I read a piece in the morning paper announcing shortage of fuel supply leading to long queues at fuel stations in Kathmandu. I drove into one in Pokhara to tank up before leaving for Kathmandu. With about 140 kms to go to Kathmandu we stopped at a small wayside eatery, where we had boiled eggs and coffee. We had observed in Nepal the tendency of men to roll up t-shirts and vests above their waist. I observed a person in the eatery why it was so. He explained that it was to beat the heat!
We got to Kathmandu just after 3 pm. The agency that was helping us with the Chinese visas informed that the visas would be ready only by tomorrow. Hence, we had a free afternoon. It was decided to explore the ancient city of Bhaktapur. The narrow road lined on either side by brick constructions was an interesting drive. The drive went on and on till we reached Manohara Restaurant, where we decided to have lunch. It was 4 pm! The reason for choosing the restaurant was free WiFi. We had a leisurely meal of NV Russian Salad, Chicken Momo, Chicken Khaja set meal, fried rice and chilly chicken. The Khaja set meal consisted of flattened rice flakes, mixture, chicken curry, pickle, greens and a vegetable dry dish (like thoran). From the restaurant we learnt that we had overshot the old city. Many enquiries later we reached the ancient capital city of the Ranas, which remained so till the 15th century. The temples, the Durbar, baths and squares are all extremely well preserved. They are mostly in red brick with metallic and wooden embellishments that have stood the test of time. Even the pavements are laid out in red bricks.

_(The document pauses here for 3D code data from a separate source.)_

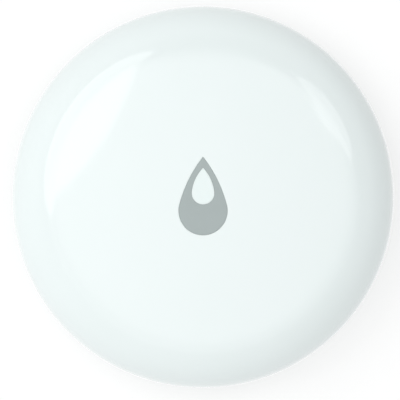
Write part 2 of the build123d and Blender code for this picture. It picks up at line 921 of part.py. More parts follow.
def radio_chip():
    top = board_top + radio_height
    x, y = on_board(radio_shares)
    chip = block(radio_width, radio_width, board_top, top, x, y)
    chip = chamfer(chip.faces().sort_by(Axis.Z)[-1].edges(), chip_chamfer)
    corner = radio_width / 2 - pin_mark_margin
    mark = cylinder(pin_mark_radius, top - pin_mark_depth, top, x - corner, y + corner)
    return chip - mark


def crystal_can():
    rim_top_z = board_top + crystal_height - crystal_lid
    x, y = on_board(crystal_shares)
    can = block(crystal_length, crystal_width, board_top, rim_top_z, x, y)
    can = fillet(can.edges().filter_by(Axis.Z), crystal_lid)
    lid_length = crystal_length - 2 * crystal_lid
    lid_width = crystal_width - 2 * crystal_lid
    lid = block(lid_length, lid_width, rim_top_z, rim_top_z + crystal_lid, x, y)
    return can + lid


def memory_chip():
    top = board_top + memory_height
    chip = block(memory_length, memory_width, board_top, top, *on_board(memory_shares))
    return chamfer(chip.faces().sort_by(Axis.Z)[-1].edges(), chip_chamfer)


def chip_resistors():
    high = board_top + resistor_height
    x, y = on_board(resistor_shares)
    places = [x + i * resistor_pitch for i in range(resistor_count)]
    return joined([block(resistor_width, resistor_length, board_top, high, at, y) for at in places])


def chip_capacitors():
    high = board_top + capacitor_height
    x, y = on_board(capacitor_shares)
    places = [x + i * capacitor_pitch for i in range(capacitor_count)]
    return joined([block(capacitor_width, capacitor_length, board_top, high, at, y) for at in places])


def antenna_trace():
    """A printed aerial: an arc along the board's edge with a feed leg and a ground leg."""
    top = board_top + copper_thickness
    antenna_radius = board_radius - antenna_inset
    outer = antenna_radius + antenna_width / 2
    inner = antenna_radius - antenna_width / 2
    trace_arc = arc_of_ring(outer, inner, board_top, top, 90, antenna_arc)
    middle = antenna_radius - antenna_leg_length / 2
    leg = block(antenna_leg_length, antenna_width, board_top, top, middle)
    first = 90 - antenna_arc / 2 + antenna_leg_angle / 2
    legs = [Rot(0, 0, angle) * leg for angle in (first, first + 2 * antenna_leg_angle)]
    return joined([trace_arc] + legs)


def test_pads():
    high = board_top + copper_thickness
    x, y = on_board(pad_shares)
    places = [x + i * pad_pitch for i in range(pad_count)]
    return joined([cylinder(pad_radius, board_top, high, at, y) for at in places])


nodes = {
    "top_cover": top_cover,
    "base_shell": base_shell,
    "housing_gasket": housing_gasket,
    "battery_door": battery_door,
    "battery_door_seal": battery_door_seal,
    "cell_can": cell_can,
    "cell_gasket": cell_gasket,
    "cell_cap": cell_cap,
    "cell_core": cell_core,
    "positive_contacts": positive_contacts,
    "negative_contact": negative_contact,
    "circuit_board": circuit_board,
    "board_screws": board_screws,
    "probe_left": probe_left,
    "probe_right": probe_right,
    "probe_seals": probe_seals,
    "probe_nuts": probe_nuts,
    "drop_button": drop_button,
    "indicator_window": indicator_window,
    "button_membrane": button_membrane,
    "membrane_clamp": membrane_clamp,
    "switch_body": switch_body,
    "switch_plate": switch_plate,
    "switch_terminals": switch_terminals,
    "switch_snap_dome": switch_snap_dome,
    "switch_stem": switch_stem,
    "indicator_led": indicator_led,
    "radio_chip": radio_chip,
    "crystal_can": crystal_can,
    "memory_chip": memory_chip,
    "chip_resistors": chip_resistors,
    "chip_capacitors": chip_capacitors,
    "antenna_trace": antenna_trace,
    "test_pads": test_pads,
}

os.makedirs("parts", exist_ok=True)
for name, build in nodes.items():
    export_step(build(), f"parts/{name}.step")
print("diameter", round(2 * housing_radius, 3), "height", round(cover_top, 3), "nodes", len(nodes))
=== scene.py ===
import json
import math

import bmesh
import bpy
import numpy as np
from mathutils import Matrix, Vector


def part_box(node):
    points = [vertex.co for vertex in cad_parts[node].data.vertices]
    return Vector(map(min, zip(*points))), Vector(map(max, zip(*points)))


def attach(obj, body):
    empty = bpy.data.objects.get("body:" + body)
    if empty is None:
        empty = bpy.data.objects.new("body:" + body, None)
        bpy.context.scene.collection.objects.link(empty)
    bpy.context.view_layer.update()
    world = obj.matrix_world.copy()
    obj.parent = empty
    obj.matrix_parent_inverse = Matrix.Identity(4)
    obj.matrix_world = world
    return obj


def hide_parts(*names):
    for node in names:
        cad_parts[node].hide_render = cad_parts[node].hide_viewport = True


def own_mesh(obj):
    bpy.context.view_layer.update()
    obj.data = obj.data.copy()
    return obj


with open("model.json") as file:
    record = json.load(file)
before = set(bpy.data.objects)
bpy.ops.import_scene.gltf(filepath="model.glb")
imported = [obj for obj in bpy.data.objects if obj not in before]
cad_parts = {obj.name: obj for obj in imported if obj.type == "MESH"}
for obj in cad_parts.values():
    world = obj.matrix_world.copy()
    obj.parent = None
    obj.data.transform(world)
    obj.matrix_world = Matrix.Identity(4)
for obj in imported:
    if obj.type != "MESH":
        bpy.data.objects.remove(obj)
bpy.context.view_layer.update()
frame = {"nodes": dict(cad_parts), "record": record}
print("frame loaded:", len(frame["nodes"]), "nodes")

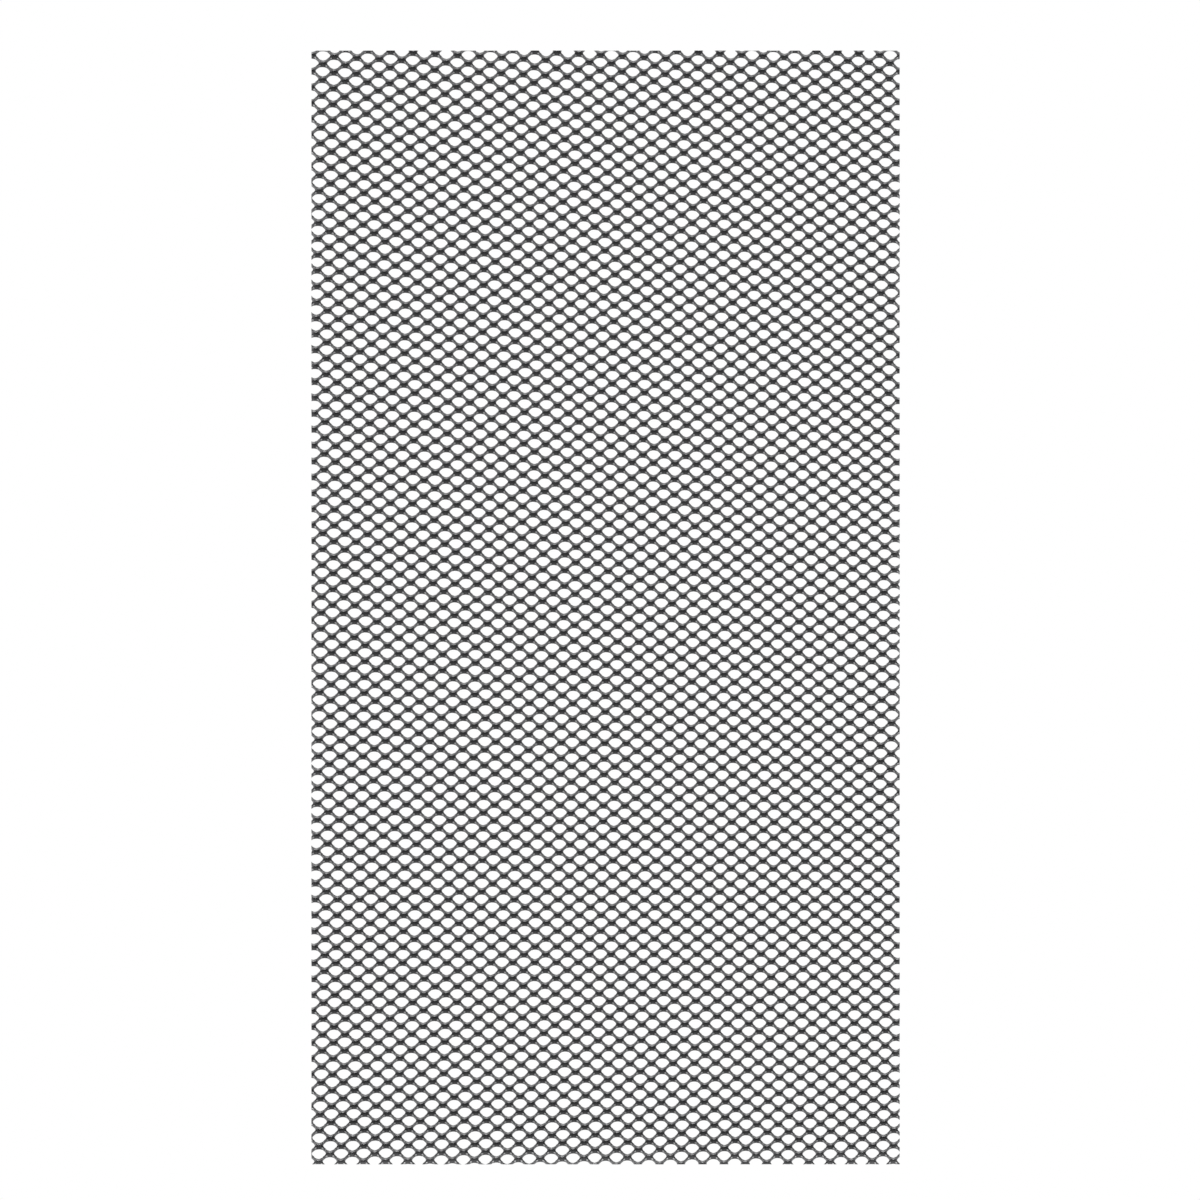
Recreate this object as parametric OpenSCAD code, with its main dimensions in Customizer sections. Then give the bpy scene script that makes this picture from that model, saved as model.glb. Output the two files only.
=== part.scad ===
/* [Sheet] */
// Width of the sheet, along the long way of its diamonds
sheet_w = 270; // [100:10:300]
// Length of the sheet, along the short way of its diamonds
sheet_l = 511.2; // [150:0.1:550]
// Overall thickness, over the raised strands
sheet_t = 3.7; // [1:0.1:5]
// Distance of the first whole row of bonds from the lower cut edge
foot_cut = 3.2; // [2.7:0.1:4.2]

/* [Mesh] */
// Long pitch, from bond to bond along a row
long_pitch = 9.92; // [9:0.01:14]
// Short pitch, from an opening to the next one above it
short_pitch = 7.175; // [6.8:0.005:10]
// Length of a bond, between the corners of two openings in a row
bond_w = 3.4; // [2.4:0.1:4.4]
// Height of a bond, between an opening and the one below it
bond_h = 2.8; // [2:0.1:3.2]
// Rise of an opening's arched top over its corners
arch_rise = 2.1; // [1.2:0.1:2.3]
// Rows of bonds in one band of the sheet
band_rows = 12; // [4:1:16]

/* [Stretch] */
// Shift of all columns to the right
column_start = 1.1; // [0:0.1:4]
// How far the columns lean to the right between the middle and the upper edge
column_lean = 5; // [-8:0.1:8]
// How far they curl further to the right at the upper edge
column_curl = 1.3; // [-3:0.1:3]
// How far the columns at both sides stand to the left, where the pitch tapers
column_taper = 2.5; // [0:0.1:4]
// How far the side columns spread at the upper and lower edges
column_spread = 0.8; // [0:0.1:2]
// How far the rows fall from the middle to the right side
row_fall = 2.6; // [-5:0.1:5]
// How much more they fall there at the upper edge, and less at the lower one
row_fan = 4.8; // [-8:0.1:8]
// How far the rows at the upper and lower edges sit below their even pitch
row_taper = 0.4; // [0:0.1:1]

/* [Hidden] */
// Rows stand half a short pitch apart, each shifted by half a long pitch
row_step = short_pitch / 2;
// Opening: its width at the corners, its depth below them, and the radius of its arch
open_w = long_pitch - bond_w;
open_drop = short_pitch - bond_h - arch_rise;
arch_r = (pow(open_w / 2, 2) + pow(arch_rise, 2)) / (2 * arch_rise);
arch_sides = 48;
// A bond's middle lies this far above its row's line of corners
bond_mid = (arch_rise - open_drop) / 2;
// The furthest that a row's ends and a column's ends stray from their even places
row_stray = abs(row_fall) + abs(row_fan) + row_taper + open_drop;
column_stray = abs(column_start) + abs(column_lean) + abs(column_curl) + column_taper + column_spread + open_w / 2;
// Openings to each side of the middle, and rows below and above the sheet, that it can need
half_count = ceil((sheet_w / 2 + column_stray) / long_pitch);
first_row = -ceil((foot_cut + row_stray) / row_step);
last_row = ceil((sheet_l - foot_cut + row_stray) / row_step);
bands = max(1, round((sheet_l - foot_cut) / (band_rows * row_step)));
dark_grey = [0.34, 0.34, 0.35];

// Even height of a row's line of corners, from the middle of the sheet
function row_y(row) = foot_cut + row * row_step - sheet_l / 2;
// Even places of a row's openings: every other row has one on the sheet's middle line
function opening_x(row) = [
    for (i = [-half_count : half_count]) (i + (row % 2 == 0 ? 0 : 0.5)) * long_pitch
];
// Where a place of the even mesh went as the sheet was stretched
function stretched(x, y) =
    let (across = x / (sheet_w / 2), up = y / (sheet_l / 2))
    [x + column_start + column_lean * up + column_curl * pow(up, 3)
        - column_taper * pow(across, 2) + column_spread * across * pow(up, 2),
     y - (row_fall + row_fan * up) * across - row_taper * pow(up, 2)];
// Whether an opening there reaches into the sheet
function in_sheet(place) = abs(place[0]) < (sheet_w + open_w) / 2 && abs(place[1]) < (sheet_l + short_pitch) / 2;
// Whether an opening there is cut by a side and by an end of the sheet, so that it cuts the corner off
function at_corner(place, turn) =
    let (depth = [sheet_w / 2 - abs(place[0]), sheet_l / 2 - abs(place[1])] / cos(turn))
    depth[0] > 0 && depth[0] < open_w / 2 && depth[1] > 0 && depth[1] < (place[1] < 0 ? open_drop : arch_rise);
// Height at one side of the sheet of the line that the corners of a row stand on
function side_height(side, y) =
    let (edge = side * sheet_w / 2,
         near = 2 * edge - stretched(edge, y)[0],
         even = near + edge - stretched(near, y)[0])
    stretched(even, y)[1];
// Upper edge of a band, from left to right: through the middle of a row of bonds, or the sheet's own cut edge.
// At the sides it meets the line of corners, so that no splinter is left beside an opening that the side cuts.
function band_edge(band) =
    band == 0 ? [[-sheet_w / 2, -sheet_l / 2], [sheet_w / 2, -sheet_l / 2]] :
    band == bands ? [[-sheet_w / 2, sheet_l / 2], [sheet_w / 2, sheet_l / 2]] :
    let (row = band * band_rows, y = row_y(row))
    [
        [-sheet_w / 2, side_height(-1, y)],
        for (x = opening_x(row)) let (place = stretched(x, y + bond_mid)) if (abs(place[0]) < sheet_w / 2) place,
        [sheet_w / 2, side_height(1, y)]
    ];
function backwards(points) = [for (i = [len(points) - 1 : -1 : 0]) points[i]];

// One opening: a pointed foot under an arched top
module opening() {
    top = arch_rise + 1;
    side = open_w / 2 * (1 + top / open_drop);
    intersection() {
        translate([0, arch_rise - arch_r]) circle(arch_r, $fn = arch_sides);
        polygon([[0, -open_drop], [side, top], [-side, top]]);
    }
}

// The corner of the sheet that falls away beyond an opening there
module loose_corner(place) {
    reach = open_w + short_pitch;
    translate([place[0] < 0 ? -reach : 0, place[1] < 0 ? -reach : 0]) square(reach);
}

// One band of the sheet, with bonds and strands left between its openings
module mesh_band(band) {
    first = band == 1 ? first_row : (band - 1) * band_rows;
    last = band == bands ? last_row : band * band_rows;
    color(dark_grey)
    linear_extrude(sheet_t)
    difference() {
        polygon(concat(band_edge(band - 1), backwards(band_edge(band))));
        for (row = [first : last], x = opening_x(row)) {
            left = stretched(x - open_w / 2, row_y(row));
            right = stretched(x + open_w / 2, row_y(row));
            place = (left + right) / 2;
            turn = atan2(right[1] - left[1], right[0] - left[0]);
            if (in_sheet(place))
                translate(place) rotate(turn) {
                    opening();
                    if (at_corner(place, turn)) loose_corner(place);
                }
        }
    }
}

for (band = [1 : bands])
    mesh_band(band);
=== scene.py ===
"""Raised expanded aluminium mesh: a sheet of slit and stretched metal, laid flat and seen from above."""
import math

import bmesh
import bpy
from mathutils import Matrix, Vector


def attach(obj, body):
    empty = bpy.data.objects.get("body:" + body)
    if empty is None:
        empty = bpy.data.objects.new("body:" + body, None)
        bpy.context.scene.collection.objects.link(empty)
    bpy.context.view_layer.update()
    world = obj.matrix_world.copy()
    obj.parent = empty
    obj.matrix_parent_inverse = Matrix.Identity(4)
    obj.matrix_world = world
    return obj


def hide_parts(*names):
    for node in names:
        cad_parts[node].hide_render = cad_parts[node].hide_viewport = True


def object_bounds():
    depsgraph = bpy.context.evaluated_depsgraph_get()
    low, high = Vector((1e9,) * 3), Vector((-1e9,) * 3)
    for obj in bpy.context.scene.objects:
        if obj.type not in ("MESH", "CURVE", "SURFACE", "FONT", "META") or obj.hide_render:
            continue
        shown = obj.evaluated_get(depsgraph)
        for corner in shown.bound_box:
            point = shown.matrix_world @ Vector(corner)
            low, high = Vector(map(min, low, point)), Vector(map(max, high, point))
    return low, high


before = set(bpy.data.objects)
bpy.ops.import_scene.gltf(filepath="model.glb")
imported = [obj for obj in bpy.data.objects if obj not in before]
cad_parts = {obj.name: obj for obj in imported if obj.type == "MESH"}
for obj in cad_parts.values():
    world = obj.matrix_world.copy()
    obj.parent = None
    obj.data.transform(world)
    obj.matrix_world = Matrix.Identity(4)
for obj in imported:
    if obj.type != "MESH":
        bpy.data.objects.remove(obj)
cad_low, cad_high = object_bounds()

MM = 0.001
NEAR = 0.003 * MM         # corners closer to a cut than this count as on it
SAME = 0.0001 * MM        # corners of one cell closer than this are one corner
MET = 0.001 * MM          # and so are those of neighbouring cells closer than this
SHARP = math.radians(35)  # faces that meet at more than this keep a hard edge between them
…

The return to the flat was marred by an ugly incident in a crowded placed called Dwarko Chowk. The entire city is bathed in dust thanks to the road widening and construction. The stretch from Kalanki to Koteswar is treacherous because of deep excavation. The sides of the existing road has precipitous drop of up to 4 feet. Add to that snaky driving and we have immense opportunities for accidents. One such, albeit a minor scrape, happened just ahead of the above mentioned chowk which is one of the most congested for it has lanes leading to heavily populated residential locations. A car tried to cut in from the left and mildly scrapped the side bumper. We were willing to drive off due to the humongous traffic behind us. But, the driver of the car would not do so; he possibly smelt blood. He stopped the car right there and demanded to get his car painted. Then we too got aggressive and even argued with one of the traffic constables. Another came by and gathered from the position of the scrapes that the mistake was that of the car driver. The latter was also fast losing local support, particularly after Lal dramatically declared that we are guests passing through the peaceful land with a mission of driving a long distance to London! Fortunately, Mohan also called as I was in animated discussion with the cops and the car driver. They then understood that we have local clout too. The matter resolved after nearly a half hour of loud and aggressive discussion. Thereafter it was back home to the coziness of the bed – we had had a long day.